В России есть своя ложь и своя истина, свое безобразие и своя красота, свой грех и своя святость – не будем же говорить, что у них все хорошо, а у нас все плохо. Не станем впадать и в обратное заблуждение. Данилевский и Леонтьев, Шпенглер и Тойнби писали о самостоятельных суверенно развивающихся цивилизациях, которые нельзя мерить одной меркой. Вспомним Пушкина: явления надо судить по законам, им самим над собою признанным.
Я с вами совершенно согласен: идеократичность России обусловила ее страшные поражения. Но вместе с тем – и победы, и взлеты тоже! Недавно я читал одного американского автора, крайне отрицательно отзывающегося о России. В то же время он выделяет четыре великие эпохи в истории человеческой культуры: библейскую, классическую Грецию, европейское Возрождение и русский XIX век…
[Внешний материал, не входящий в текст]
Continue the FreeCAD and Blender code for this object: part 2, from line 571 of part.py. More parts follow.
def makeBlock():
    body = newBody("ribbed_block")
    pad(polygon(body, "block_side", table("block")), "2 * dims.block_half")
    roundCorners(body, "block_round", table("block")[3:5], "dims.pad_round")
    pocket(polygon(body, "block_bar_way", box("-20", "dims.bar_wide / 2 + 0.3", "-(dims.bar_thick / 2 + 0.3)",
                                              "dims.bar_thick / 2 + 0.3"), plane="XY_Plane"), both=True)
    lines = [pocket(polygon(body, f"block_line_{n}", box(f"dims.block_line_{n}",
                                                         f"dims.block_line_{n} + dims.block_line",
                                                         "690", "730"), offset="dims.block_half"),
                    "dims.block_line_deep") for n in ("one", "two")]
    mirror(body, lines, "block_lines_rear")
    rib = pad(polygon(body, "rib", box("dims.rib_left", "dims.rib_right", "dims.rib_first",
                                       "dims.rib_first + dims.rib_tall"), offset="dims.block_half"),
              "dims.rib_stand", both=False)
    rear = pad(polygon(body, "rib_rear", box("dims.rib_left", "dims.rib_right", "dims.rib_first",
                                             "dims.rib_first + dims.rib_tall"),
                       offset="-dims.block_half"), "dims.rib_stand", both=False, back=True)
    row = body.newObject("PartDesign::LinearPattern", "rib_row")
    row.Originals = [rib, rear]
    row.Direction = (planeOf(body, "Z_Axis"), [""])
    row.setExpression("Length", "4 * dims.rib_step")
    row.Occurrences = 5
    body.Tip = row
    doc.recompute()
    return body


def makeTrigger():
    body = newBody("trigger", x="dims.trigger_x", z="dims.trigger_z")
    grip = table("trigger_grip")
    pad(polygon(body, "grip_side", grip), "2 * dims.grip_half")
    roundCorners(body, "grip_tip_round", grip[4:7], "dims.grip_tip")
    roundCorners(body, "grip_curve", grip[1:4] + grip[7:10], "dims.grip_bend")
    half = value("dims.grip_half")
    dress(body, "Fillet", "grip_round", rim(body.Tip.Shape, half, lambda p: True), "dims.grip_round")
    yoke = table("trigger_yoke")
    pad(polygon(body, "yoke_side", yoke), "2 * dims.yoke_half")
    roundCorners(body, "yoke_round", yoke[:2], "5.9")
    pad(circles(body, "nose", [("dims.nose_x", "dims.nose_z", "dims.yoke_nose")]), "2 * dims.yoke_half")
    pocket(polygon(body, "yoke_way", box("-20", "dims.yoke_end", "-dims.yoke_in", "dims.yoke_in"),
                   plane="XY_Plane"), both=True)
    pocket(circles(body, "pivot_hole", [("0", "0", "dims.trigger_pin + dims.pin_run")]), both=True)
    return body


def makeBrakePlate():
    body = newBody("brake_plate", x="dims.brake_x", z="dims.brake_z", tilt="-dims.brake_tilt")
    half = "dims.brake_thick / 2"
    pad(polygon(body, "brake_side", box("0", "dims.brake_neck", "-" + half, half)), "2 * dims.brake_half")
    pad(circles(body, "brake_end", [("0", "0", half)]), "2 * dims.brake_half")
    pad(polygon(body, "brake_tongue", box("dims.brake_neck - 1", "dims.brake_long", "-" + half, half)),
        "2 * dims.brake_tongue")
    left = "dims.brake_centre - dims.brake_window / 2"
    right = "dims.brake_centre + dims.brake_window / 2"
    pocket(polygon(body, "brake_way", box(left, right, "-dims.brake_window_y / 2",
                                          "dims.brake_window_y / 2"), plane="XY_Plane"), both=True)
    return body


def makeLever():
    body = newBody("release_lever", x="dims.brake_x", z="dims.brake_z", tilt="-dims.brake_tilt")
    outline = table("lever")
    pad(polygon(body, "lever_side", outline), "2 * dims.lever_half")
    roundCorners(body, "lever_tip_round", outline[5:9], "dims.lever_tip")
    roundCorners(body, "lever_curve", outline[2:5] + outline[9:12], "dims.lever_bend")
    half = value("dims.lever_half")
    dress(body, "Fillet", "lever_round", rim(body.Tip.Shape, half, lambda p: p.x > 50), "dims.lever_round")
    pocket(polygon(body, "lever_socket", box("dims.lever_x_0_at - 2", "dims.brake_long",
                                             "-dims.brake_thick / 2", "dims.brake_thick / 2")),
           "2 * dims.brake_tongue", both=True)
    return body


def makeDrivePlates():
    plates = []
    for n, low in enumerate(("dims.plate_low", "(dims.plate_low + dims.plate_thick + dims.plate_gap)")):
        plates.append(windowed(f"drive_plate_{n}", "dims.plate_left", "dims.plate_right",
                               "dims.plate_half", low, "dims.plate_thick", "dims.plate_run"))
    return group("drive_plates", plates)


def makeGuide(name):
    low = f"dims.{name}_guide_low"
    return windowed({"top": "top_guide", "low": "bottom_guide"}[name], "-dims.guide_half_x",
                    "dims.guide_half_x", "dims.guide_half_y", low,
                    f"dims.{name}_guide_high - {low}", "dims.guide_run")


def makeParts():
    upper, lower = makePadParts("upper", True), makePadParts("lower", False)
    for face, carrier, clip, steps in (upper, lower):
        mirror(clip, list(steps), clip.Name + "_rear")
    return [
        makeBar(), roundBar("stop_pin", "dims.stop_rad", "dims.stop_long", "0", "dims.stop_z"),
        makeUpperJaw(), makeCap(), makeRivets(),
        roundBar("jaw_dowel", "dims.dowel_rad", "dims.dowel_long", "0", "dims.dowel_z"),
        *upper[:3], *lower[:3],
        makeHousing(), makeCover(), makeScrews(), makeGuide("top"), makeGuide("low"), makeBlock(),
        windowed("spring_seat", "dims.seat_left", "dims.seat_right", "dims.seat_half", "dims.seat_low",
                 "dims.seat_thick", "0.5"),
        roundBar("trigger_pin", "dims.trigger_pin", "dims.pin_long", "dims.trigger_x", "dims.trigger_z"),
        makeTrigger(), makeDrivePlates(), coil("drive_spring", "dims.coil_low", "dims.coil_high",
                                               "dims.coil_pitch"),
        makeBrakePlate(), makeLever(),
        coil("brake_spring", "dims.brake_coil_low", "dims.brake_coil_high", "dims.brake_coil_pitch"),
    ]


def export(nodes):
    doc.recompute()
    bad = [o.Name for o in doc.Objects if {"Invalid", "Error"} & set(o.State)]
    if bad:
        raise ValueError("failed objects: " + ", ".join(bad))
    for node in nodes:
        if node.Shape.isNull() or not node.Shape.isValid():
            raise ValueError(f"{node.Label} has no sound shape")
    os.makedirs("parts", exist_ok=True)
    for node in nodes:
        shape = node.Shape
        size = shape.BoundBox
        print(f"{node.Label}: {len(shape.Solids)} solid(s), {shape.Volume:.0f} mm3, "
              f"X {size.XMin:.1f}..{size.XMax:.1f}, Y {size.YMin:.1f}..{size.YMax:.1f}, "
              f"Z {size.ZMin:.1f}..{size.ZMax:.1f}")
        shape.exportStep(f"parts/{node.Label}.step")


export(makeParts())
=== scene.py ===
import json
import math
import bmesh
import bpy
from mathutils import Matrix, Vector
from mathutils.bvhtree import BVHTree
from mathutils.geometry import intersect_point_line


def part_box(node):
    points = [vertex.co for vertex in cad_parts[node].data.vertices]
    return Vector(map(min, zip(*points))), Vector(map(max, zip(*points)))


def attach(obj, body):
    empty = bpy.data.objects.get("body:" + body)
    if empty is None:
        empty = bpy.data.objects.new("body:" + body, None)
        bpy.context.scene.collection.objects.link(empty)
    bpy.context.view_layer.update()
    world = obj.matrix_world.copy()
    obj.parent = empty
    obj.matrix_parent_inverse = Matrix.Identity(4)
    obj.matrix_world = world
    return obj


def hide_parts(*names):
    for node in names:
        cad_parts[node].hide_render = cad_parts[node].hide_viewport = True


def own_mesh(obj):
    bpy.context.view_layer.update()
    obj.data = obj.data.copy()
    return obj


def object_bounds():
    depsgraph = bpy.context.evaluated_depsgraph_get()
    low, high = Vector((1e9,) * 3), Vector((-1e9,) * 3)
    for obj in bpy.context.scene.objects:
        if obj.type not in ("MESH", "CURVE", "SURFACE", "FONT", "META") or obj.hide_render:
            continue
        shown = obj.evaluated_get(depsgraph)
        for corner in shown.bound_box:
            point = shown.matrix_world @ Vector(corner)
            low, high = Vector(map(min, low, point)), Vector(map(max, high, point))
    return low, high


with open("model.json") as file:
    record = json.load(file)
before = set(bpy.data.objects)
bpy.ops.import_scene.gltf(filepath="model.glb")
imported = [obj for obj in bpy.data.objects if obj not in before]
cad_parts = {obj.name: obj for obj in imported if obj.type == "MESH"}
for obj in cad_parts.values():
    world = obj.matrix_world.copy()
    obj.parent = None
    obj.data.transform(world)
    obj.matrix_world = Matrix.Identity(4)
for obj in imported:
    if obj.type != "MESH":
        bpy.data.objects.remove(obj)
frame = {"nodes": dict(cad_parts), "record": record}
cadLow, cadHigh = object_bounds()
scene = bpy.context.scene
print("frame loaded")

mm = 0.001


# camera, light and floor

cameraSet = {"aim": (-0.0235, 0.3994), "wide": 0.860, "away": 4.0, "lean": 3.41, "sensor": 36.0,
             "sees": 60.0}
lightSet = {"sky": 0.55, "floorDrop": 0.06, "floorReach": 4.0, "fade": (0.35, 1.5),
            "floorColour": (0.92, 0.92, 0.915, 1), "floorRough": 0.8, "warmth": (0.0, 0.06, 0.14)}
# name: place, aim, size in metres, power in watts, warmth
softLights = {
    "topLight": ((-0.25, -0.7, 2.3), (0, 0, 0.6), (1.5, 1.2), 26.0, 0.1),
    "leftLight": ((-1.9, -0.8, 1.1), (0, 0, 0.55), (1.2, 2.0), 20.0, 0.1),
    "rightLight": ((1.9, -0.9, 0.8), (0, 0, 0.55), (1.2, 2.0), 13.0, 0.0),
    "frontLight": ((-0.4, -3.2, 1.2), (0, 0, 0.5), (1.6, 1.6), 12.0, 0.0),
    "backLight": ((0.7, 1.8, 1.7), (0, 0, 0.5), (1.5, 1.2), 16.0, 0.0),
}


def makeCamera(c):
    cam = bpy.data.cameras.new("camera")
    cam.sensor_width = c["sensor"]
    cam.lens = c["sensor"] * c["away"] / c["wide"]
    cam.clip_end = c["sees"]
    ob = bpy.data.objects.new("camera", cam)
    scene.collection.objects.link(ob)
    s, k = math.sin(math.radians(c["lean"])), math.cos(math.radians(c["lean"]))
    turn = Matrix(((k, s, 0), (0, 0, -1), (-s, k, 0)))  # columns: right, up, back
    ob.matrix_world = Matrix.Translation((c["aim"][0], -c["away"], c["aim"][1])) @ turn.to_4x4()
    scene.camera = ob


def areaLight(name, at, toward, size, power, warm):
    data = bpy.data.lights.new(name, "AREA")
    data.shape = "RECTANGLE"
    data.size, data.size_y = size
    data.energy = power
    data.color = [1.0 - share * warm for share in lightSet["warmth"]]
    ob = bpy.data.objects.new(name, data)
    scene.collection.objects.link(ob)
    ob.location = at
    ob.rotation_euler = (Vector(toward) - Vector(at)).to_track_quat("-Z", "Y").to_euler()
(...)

А теперь – о трагическом. Человеческое бытие трагично по определению, ведь человек смертен, более того – он знает об этом. Смертен не только частный человек, но и народ – сколько наций уже перестало существовать! Да, история России трагична, но в этом и есть ее избранность: здесь обнажена сама сущность человеческого бытия.
– Чем же здесь отличается Запад?
– На Западе все обстоит по-иному: там люди стараются не замечать смерти или же относятся к ней совершенно по-бытовому. Русский человек боится кладбища, а на Западе этого нет. В свое время в Веймаре меня потрясло то, что кладбище расположено в центре города, напротив самых богатых домов; их жильцы с особым удовлетворением высматривали места своих будущих могил… Это особый, очень достойный вид существования; западного человека не только не смущает смерть – он всегда удовлетворен своей жизнью. Русский же вечно недоволен и, как это ни дико звучит, в глубине души полагает, что насчет смерти – это еще бабушка надвое сказала. И вообще, может быть, я завтра буду министром… Два совершенно разных менталитета – западный, исполненный высокого достоинства (любой немецкий трубочист или мусорщик сознает важность и необходимость своего дела), и русский, с его самоедством и неудовлетворенностью. Но вместе с тем и радости, и веселости, которая присуща русским, на Западе нет – западный человек ясно видит черную дыру, которая его ждет впереди.